My personal opinion is that Pete Best got the heave-ho for being pleasant to the female eye while Ringo got the job for being ugly. Normally, being good looking would be a stroke of good fortune but not for Pete Best. Best would return to his life of relative obscurity. People only know him today as the guy who got sacked by the Beatles.
The fact is that the rest of the Beatles owed much of their success to the same dumb luck that plucked Ringo Starr from obscurity and put Pete Best back into obscurity. What makes it harder to make that case is the undeniable talent of the band members as singers and songwriters. We feel that McCartney and Lennon are somehow deserving of the fame and fortune that came to them. The problem with that argument is the vast abundance of talent that exists in obscurity. If you doubt this, peruse the YouTube channel of this fellow. Thanks to the internet, we can witness people playing in their bedrooms or on the street in performances that are simply mind blowing. Why aren't these people megastars bringing down millions of dollars? Who can doubt that this guy playing his PVC pipe techno solo has more talent than Ringo Starr? Instead, the millions go to subpar talents producing hip hop albums.
The only real difference between Ringo and the other Beatles was that humility. Ringo knew he made it on dumb luck. The real agonizing thing is to decide which is better--talent or dumb luck? Is it better to be the best at what you do? Or, is it better merely to be lucky? The simple and undeniable fact is that dumb luck beats talent every time. That is a sobering reflection.
Moving to the world of art, we have the most potent example of the delinking of fame and talent in the artwork of Jackson Pollock. Pollock became a rockstar in the artworld for producing works that could be painted by any small child let loose with a bucket of paint. This period of drip painting as masterpiece shows that the artworld is akin to the emperor's new clothes. Here is a critical analysis of Pollock's work:
Pollock’s finest paintings… reveal that his all-over line does not give rise to positive or negative areas: we are not made to feel that one part of the canvas demands to be read as figure, whether abstract or representational, against another part of the canvas read as ground. There is not inside or outside to Pollock’s line or the space through which it moves…. Pollock has managed to free line not only from its function of representing objects in the world, but also from its task of describing or bounding shapes or figures, whether abstract or representational, on the surface of the canvas. (Hans Namuth)Pollock had zero talent who lucked into a period of utter stupidity on the part of the artworld. In the world of pure dumb luck, Pollock's luck was the dumbest of all time. Pollock remains controversial to this day, and he suffered from a lingering doubt that he was just a phony. Let me end the debate now. Jackson Pollock was a complete phony. He deserved none of the fame and acclaim he garnered in life. I believe this drove him to drink harder and to kill himself in a drunken car crash.
It is not enough to have fame, fortune, honor, and glory. One must also believe that one is deserving of these things.

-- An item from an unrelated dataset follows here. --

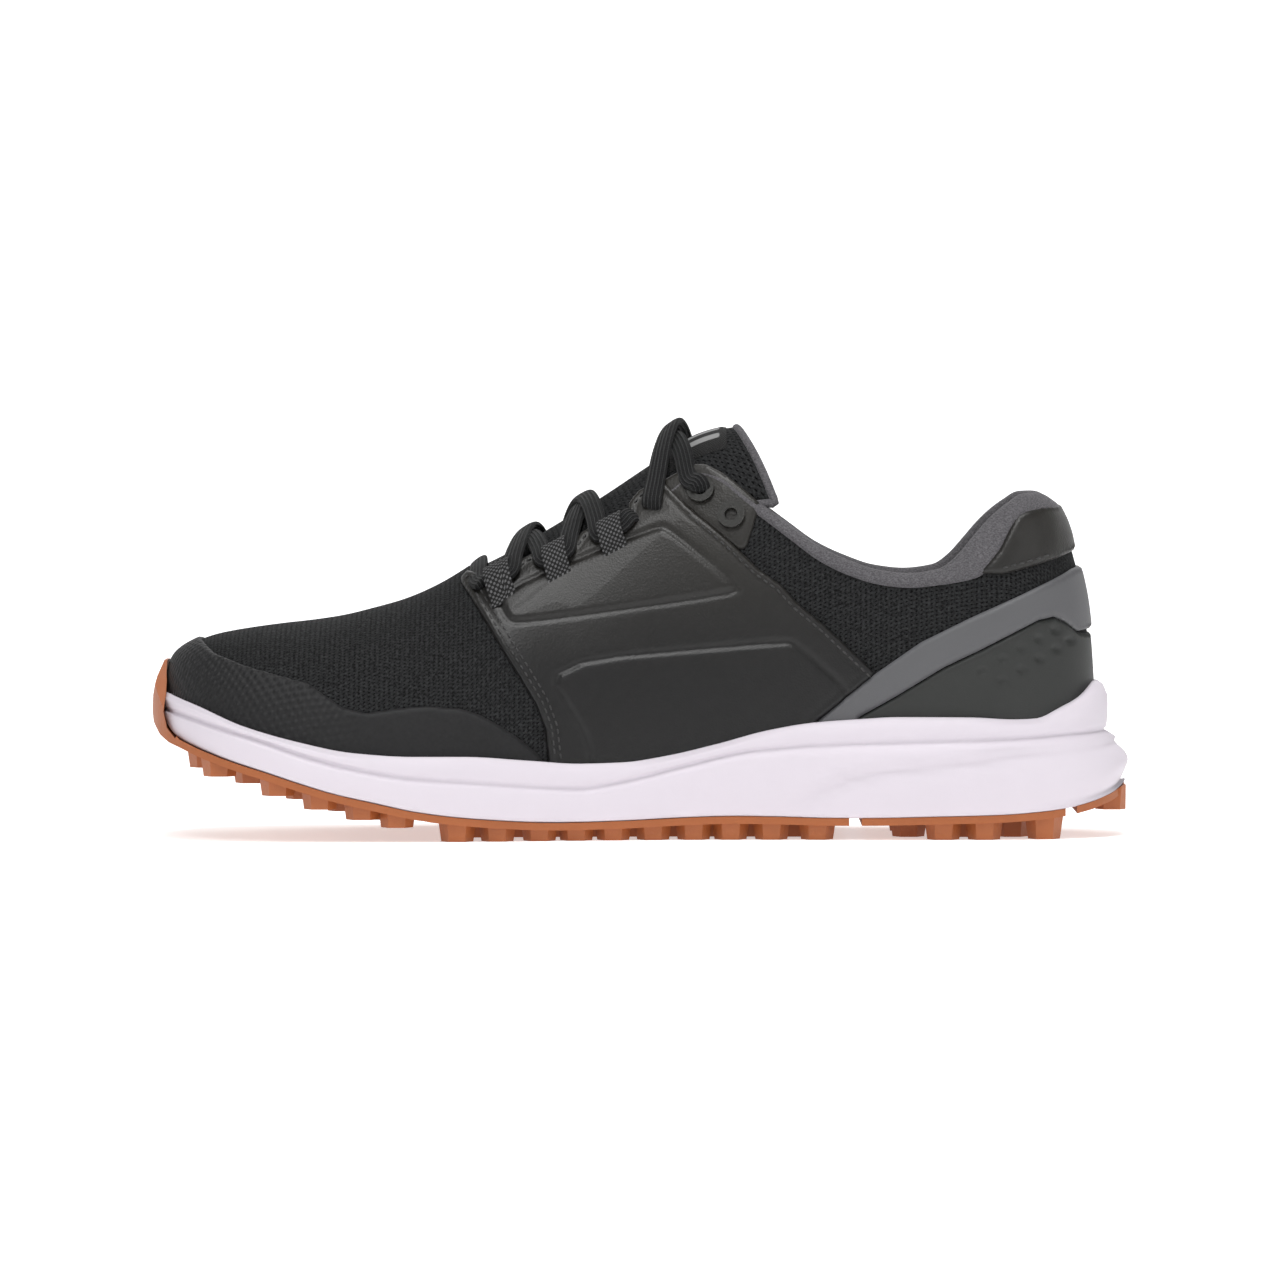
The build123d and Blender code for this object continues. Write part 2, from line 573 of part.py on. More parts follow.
save("outsole_forefoot", tread(-141.9, FLEX_X - 0.3, True))
save("outsole_midfoot", tread(FLEX_X + 0.3, 63.6, False))
save("outsole_heel", tread(67.5, 130.0, False))
save("outsole_heel_rear", tread(133.6, 149.4, False))

# ---------------------------------------------------------------- eyelet rings
FLANGE_R, FLANGE_THICK = 4.2, 0.8
BARREL_WALL = 0.4


def ring(x, z, side):
    """An eyelet: flange on the outside, barrel through the layers, open bore."""
    flange_at, normal = skin(x, z, side, OVERLAY + 0.45)
    barrel_at, _ = skin(x, z, side, -MESH - 2.0)
    with BuildPart() as made:
        with BuildSketch(Plane(origin=flange_at, z_dir=normal)):
            Circle(FLANGE_R)
        extrude(amount=FLANGE_THICK)
        with BuildSketch(Plane(origin=barrel_at, z_dir=normal)):
            Circle(EYELET_R + BARREL_WALL)
        extrude(amount=OVERLAY + MESH + 2.6)
        with BuildSketch(Plane(origin=barrel_at, z_dir=normal)):
            Circle(EYELET_R)
        extrude(amount=12, both=True, mode=Mode.SUBTRACT)
    return made.part


# ---------------------------------------------------------------- lace loops
LOOPS = [(-43.0, 77.4), (-26.0, 83.6), (-8.8, 91.6)]    # (x, z)
LOOP_IN, LOOP_OUT, LOOP_LONG = 1.75, 2.35, 6.0          # radii and length


def loop_axis(x, z, side):
    """Centre of a loop and its direction, which runs rearwards along the throat."""
    off = OVERLAY + 0.6 + LOOP_OUT
    front, _ = skin(x - 4, z - 2.0, side, off)
    rear, _ = skin(x + 4, z + 2.0, side, off)
    centre, _ = skin(x, z, side, off)
    return centre, (rear - front).normalized()


def lace_loop(x, z, side):
    """A short tube lying along the throat."""
    centre, along = loop_axis(x, z, side)
    with BuildPart() as made:
        with BuildSketch(Plane(origin=centre - along * (LOOP_LONG / 2), z_dir=along)):
            Circle(LOOP_OUT)
            Circle(LOOP_IN, mode=Mode.SUBTRACT)
        extrude(amount=LOOP_LONG)
    return made.part


for side_name, side in SIDES.items():
    save(f"eyelet_rings_{side_name}", *[ring(x, z, side) for x, z in EYELETS])
    save(f"lace_loops_{side_name}", *[lace_loop(x, z, side) for x, z in LOOPS])

# ---------------------------------------------------------------- shoelace
LACE_CLEAR = 2.6          # lace ends beyond the loop ends
BAR_RISE = 3.4            # rises of the lace arcs over the closed body
OVER_RISE = 3.6
UNDER_RISE = 0.4


def arch(x, y, rise):
    """Point over x, y on the closed body, lifted by rise."""
    bed, power = bed_z(x), section_power(x)
    cosine = min(1.0, abs(y - mid_y(x)) / upper_half(x)) ** (power / 2)
    sine = math.sqrt(max(0.0, 1 - cosine * cosine))
    return Vector(x, y, bed + (ridge_z(x) - bed) * sine ** (2 / power) + rise)


def lace_length(start, end, rise):
    """One length of lace, an arc over the tongue."""
    middle = arch((start.X + end.X) / 2, (start.Y + end.Y) / 2, rise)
    with BuildPart() as made:
        with BuildLine():
            run = ThreePointArc(start, middle, end)
        with BuildSketch(Plane(origin=run @ 0, z_dir=run % 0)):
            Circle(LACE_R)
        sweep(path=run)
    return made.part


# Lace ends in front of and behind each loop; the last front end is at the first eyelet
front_ends = {}
rear_ends = {}
for side in SIDES.values():
    lift = Vector(0, -side * 0.8, 0.6)
    for i, spot in enumerate(LOOPS):
        centre, along = loop_axis(*spot, side)
        front_ends[side, i] = centre - along * (LOOP_LONG / 2 + LACE_CLEAR) + lift
        rear_ends[side, i] = centre + along * (LOOP_LONG / 2 + LACE_CLEAR) + lift
    eyelet, _ = skin(*EYELETS[0], side, OVERLAY + 3.6)
    front_ends[side, len(LOOPS)] = eyelet + Vector(-1.5, 0, 2.5)

# A bar across the front loops, then a crossing pair behind each pair of loops
lace = [lace_length(front_ends[-1, 0], front_ends[1, 0], BAR_RISE)]
for i in range(len(LOOPS)):
    lace.append(lace_length(rear_ends[-1, i], front_ends[1, i + 1], OVER_RISE))
    lace.append(lace_length(rear_ends[1, i], front_ends[-1, i + 1], UNDER_RISE))
save("shoelace", *lace)
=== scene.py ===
"""A low lace-up sports shoe: mesh upper with overlays, foam midsole, gum rubber outsole.

The toe points to -x and the heel to +x, the medial side is -y and the lateral side +y,
and the floor is at z = 0. Shapes are in millimetres; make() turns them into metres.
"""
import bpy
import bmesh
import math
import numpy as np
from collections import namedtuple
from functools import cached_property
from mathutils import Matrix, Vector


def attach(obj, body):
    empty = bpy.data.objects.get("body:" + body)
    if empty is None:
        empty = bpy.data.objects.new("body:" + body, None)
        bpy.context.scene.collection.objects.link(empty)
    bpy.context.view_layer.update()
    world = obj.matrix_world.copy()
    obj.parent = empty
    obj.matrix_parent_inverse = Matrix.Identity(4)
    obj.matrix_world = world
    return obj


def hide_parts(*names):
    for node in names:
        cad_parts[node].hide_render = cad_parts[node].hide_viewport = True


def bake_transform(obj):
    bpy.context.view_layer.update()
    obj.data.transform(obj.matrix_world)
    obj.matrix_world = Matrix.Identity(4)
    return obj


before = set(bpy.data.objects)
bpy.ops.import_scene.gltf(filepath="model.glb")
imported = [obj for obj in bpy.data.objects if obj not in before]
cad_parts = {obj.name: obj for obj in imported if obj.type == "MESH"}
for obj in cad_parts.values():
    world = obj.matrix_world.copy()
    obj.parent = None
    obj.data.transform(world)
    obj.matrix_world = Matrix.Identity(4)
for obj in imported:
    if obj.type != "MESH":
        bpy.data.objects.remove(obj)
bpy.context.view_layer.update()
MM = 0.001
SIDES = ((-1, "medial"), (1, "lateral"))

# Plan of the upper: each rounded end is (x where it starts, x of its tip, half width, exponent)
UPPER_TOE = (-83.5, -145.5, 47.2, 2.3)
UPPER_HEEL = (104.0, 139.0, 33.5, 2.2)
GRID_TOE, GRID_HEEL = -145.45, 138.9  # x range of the upper's surface grid
GIRTH = 215  # nominal length over a cross-section; sets the grid count
LAYER_GAP = 0.1  # overlays start this far off the upper


# ------------------------------------------------------------------ number helpers
def curve(points):
    """Monotone cubic through (x, value) stations, as a function of x."""
    xs, ys = np.array(points, float).T
    slopes = np.diff(ys) / np.diff(xs)
    inner = [0.0 if a * b <= 0 else 2 * a * b / (a + b) for a, b in zip(slopes, slopes[1:])]
    tangent = np.array([slopes[0], *inner, slopes[-1]])
    grid = np.linspace(xs[0], xs[-1], 3000)
    k = np.clip(np.searchsorted(xs, grid, side="right") - 1, 0, len(xs) - 2)
    h = xs[k + 1] - xs[k]
    t = (grid - xs[k]) / h
    values = ((2 * t**3 - 3 * t**2 + 1) * ys[k] + (t**3 - 2 * t**2 + t) * h * tangent[k]
              + (-2 * t**3 + 3 * t**2) * ys[k + 1] + (t**3 - t**2) * h * tangent[k + 1])
    return lambda x: np.interp(x, grid, values)


def shifted(line, rise):
    return lambda x: line(x) + rise


def between(line, other, share):
    return lambda x: line(x) * (1 - share) + other(x) * share


def unit(v):
    return v / np.maximum(np.linalg.norm(v, axis=-1, keepdims=True), 1e-9)


def flatten(v, n):
    """Remove from v its part along the unit vector n."""
    return v - n * (v * n).sum(-1, keepdims=True)


def cumulative(steps):
    return np.concatenate([[0], np.cumsum(steps)])


def cosine_spaced(low, high, count):
    """Values from low to high, packed towards both ends."""
    return (low + high) / 2 - (high - low) / 2 * np.cos(np.linspace(0, np.pi, count))


def circle_angles(count):
    return np.linspace(0, 2 * np.pi, count + 1)[:-1]


def smoothstep(t):
    return t * t * (3 - 2 * t)


def bell(distance, width):
    return np.exp(-(distance / width) ** 2)


def signed_power(v, exponent):
    return np.sign(v) * np.abs(v) ** exponent


def round_off(t, exponent):
    """Superellipse: 1 at t = 0, falling to 0 at t = 1."""
    return np.maximum(1 - t**exponent, 0) ** (1 / exponent)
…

That deserving part is what creates bitterness in the talented but obscure and self-loathing in the famous but untalented. This mismatch between what people receive and what they deserve leads to a profound sense of injustice in the world. Either God is unjust, or the world is governed by the same chaos you find in a Jackson Pollock painting.
The first myth we can dispense with is the idea that life really is just pure dumb luck. There is no such thing as pure dumb luck. What we call luck is really the collection of factors beyond our control or influence. The reality is that all things that happen are governed by the providence of Almighty God. This would include Ringo Starr and Jackson Pollock. Nothing happens to us or anyone else that isn't foreordained and determined by God. As Matthew 10:29 puts it, "Are not two sparrows sold for a cent? And yet not one of them will fall to the ground apart from your Father." If even the most insignificant things happen as a consequence of providence, you should believe that the fortunes of all people, nations, and the like are also foreordained and determined by Almighty God. Life is not the product of chaos.

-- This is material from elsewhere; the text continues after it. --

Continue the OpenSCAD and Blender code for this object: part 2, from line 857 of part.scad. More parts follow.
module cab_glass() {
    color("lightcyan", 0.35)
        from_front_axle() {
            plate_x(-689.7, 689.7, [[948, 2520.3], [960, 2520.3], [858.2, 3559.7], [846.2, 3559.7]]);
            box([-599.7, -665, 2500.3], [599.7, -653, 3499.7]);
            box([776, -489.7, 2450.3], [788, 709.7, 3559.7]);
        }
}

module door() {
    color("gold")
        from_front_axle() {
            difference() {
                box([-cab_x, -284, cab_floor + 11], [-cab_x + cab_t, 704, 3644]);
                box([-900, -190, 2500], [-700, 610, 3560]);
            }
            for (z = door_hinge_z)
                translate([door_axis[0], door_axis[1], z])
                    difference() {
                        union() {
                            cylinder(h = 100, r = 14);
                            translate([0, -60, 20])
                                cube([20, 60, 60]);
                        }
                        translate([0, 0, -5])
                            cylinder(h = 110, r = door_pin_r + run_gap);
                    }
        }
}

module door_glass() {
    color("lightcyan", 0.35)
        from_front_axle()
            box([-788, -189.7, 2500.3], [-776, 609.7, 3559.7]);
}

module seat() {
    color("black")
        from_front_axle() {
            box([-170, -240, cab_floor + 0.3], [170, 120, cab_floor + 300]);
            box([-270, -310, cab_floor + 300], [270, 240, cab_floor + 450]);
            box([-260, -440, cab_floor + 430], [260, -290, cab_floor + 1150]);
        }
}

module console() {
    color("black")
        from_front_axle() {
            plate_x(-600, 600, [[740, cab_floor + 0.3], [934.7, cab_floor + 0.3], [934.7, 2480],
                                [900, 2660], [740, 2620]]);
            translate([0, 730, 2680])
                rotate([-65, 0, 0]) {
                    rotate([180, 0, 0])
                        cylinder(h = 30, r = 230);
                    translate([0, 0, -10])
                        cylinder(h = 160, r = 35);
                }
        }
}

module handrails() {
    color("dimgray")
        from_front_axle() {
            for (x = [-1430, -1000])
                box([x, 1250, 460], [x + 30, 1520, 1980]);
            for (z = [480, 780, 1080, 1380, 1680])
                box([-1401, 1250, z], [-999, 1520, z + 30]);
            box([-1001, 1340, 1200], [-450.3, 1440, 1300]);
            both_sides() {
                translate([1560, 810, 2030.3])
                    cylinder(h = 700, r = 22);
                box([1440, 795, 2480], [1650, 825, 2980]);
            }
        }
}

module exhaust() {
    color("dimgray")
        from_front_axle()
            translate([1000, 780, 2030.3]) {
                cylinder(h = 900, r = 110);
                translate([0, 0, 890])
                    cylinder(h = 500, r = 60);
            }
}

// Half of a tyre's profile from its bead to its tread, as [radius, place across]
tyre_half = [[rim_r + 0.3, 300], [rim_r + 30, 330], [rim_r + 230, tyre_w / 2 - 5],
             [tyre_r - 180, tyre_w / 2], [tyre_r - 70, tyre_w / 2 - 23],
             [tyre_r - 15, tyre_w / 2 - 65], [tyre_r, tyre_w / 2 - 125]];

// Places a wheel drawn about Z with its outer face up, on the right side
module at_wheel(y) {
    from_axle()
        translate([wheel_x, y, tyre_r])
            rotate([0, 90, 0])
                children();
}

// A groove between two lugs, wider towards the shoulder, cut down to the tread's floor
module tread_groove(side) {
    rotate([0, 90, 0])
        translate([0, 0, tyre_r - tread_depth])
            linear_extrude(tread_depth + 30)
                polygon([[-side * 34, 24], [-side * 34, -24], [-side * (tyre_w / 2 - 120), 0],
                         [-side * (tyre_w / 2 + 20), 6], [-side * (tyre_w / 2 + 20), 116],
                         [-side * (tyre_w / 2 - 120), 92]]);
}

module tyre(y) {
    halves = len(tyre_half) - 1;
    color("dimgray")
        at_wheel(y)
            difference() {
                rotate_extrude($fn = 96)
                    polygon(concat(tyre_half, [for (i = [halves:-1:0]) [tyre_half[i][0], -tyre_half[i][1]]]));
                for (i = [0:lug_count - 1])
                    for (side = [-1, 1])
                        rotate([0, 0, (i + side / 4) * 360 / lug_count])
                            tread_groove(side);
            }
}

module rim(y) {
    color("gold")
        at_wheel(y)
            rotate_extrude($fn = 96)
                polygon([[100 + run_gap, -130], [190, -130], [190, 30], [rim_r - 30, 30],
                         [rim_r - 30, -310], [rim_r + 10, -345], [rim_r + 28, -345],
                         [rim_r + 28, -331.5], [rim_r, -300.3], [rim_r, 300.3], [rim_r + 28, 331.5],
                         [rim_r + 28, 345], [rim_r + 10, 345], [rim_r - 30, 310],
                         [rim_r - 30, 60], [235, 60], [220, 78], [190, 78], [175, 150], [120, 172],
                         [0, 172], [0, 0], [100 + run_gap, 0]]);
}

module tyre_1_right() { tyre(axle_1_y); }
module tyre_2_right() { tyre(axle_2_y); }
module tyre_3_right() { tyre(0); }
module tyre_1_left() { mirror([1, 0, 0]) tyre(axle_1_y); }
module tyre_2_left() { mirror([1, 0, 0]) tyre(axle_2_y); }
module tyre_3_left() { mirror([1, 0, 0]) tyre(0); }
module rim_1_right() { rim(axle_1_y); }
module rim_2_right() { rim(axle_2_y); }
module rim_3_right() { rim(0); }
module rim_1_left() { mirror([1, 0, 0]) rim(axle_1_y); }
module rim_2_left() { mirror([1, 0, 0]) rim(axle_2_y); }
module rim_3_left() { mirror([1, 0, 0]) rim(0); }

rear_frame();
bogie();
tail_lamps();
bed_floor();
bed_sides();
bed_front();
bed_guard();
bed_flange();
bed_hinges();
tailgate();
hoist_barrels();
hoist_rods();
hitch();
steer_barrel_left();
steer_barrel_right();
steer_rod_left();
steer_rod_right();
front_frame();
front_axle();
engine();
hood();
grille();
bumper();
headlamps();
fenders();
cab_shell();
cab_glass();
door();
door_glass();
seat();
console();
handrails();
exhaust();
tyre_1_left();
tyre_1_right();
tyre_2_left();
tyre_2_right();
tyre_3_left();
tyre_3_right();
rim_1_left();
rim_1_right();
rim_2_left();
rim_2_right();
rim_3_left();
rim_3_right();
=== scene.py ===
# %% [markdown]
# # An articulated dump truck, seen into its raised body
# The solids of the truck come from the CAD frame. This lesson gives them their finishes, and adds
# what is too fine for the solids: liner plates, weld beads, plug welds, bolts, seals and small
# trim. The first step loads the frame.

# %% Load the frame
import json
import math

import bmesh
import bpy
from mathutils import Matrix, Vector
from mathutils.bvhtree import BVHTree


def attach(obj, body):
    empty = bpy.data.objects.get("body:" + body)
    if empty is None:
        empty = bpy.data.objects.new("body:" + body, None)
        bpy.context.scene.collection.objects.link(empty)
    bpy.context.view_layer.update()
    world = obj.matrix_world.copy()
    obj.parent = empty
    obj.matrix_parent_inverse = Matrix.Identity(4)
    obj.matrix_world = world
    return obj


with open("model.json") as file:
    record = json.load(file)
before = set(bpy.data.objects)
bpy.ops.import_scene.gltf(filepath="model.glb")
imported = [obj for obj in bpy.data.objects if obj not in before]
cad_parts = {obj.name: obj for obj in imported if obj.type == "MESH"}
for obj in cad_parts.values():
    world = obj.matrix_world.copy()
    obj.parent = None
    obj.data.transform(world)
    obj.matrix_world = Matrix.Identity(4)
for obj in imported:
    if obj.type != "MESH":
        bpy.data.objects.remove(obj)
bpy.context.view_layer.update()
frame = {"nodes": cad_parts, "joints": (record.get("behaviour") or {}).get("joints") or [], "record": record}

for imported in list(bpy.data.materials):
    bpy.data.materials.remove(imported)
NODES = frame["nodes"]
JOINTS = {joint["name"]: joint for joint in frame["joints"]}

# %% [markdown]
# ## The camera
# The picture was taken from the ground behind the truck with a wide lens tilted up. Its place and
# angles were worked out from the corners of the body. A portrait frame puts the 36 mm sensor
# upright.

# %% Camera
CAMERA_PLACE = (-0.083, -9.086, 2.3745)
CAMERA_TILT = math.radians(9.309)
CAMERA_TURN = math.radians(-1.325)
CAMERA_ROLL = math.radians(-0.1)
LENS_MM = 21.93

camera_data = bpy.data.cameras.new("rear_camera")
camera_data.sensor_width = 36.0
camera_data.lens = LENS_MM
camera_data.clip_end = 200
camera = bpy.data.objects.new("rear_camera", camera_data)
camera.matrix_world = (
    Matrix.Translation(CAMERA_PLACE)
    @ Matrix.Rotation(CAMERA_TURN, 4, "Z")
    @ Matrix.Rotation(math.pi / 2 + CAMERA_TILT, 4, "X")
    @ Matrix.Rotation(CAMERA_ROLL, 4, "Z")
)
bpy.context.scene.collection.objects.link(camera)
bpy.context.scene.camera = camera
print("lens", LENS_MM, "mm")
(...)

The second myth we can dispense with is the idea that we are deserving of anything. The only thing any human being deserves from the hand of Almighty God is eternal damnation. The fact that any of us escapes this fate is completely as a consequence of God's mercy.
When we forget these two facts of life, pride comes into the picture. This pride is what produces arrogance in the fortunate and bitterness in the unfortunate. We believe we deserve good things from God. So, we look with envy on those who receive better things than us, and we look with disdain on those who have received worse things.
The antidote to these two poisonous myths is humility. We must acknowledge our sinfulness and utter dependence upon Almighty God. We must never forget these facts. Jesus Christ could have come as anyone in this world. He could have chosen to be the emperor or even the king of Israel when that would have been a glorious thing. But Jesus came as a humble carpenter and a suffering servant. He alone is worthy of all the honor and glory we think we deserve in our pride. Yet, Christ emptied Himself and humbled Himself even to the point of humiliation and death on a cross. It was not bad luck that put Christ on the cross. It was Providence. And Jesus accepted the Father's will for Him without bitterness or complaint.
For us, our cross is to accept where God has placed us and what God has planned for us. It matters not whether we have good fortune or bad fortune in our lives. What matters is that we accept both with humility and the knowledge that it all comes from God's hand. The proper response to these things is gratitude. God knows best, and the light of eternity will reveal this even if we see it only through the darkened looking glass of the present time. Life is not chaos, and God is not unjust. Trust in God.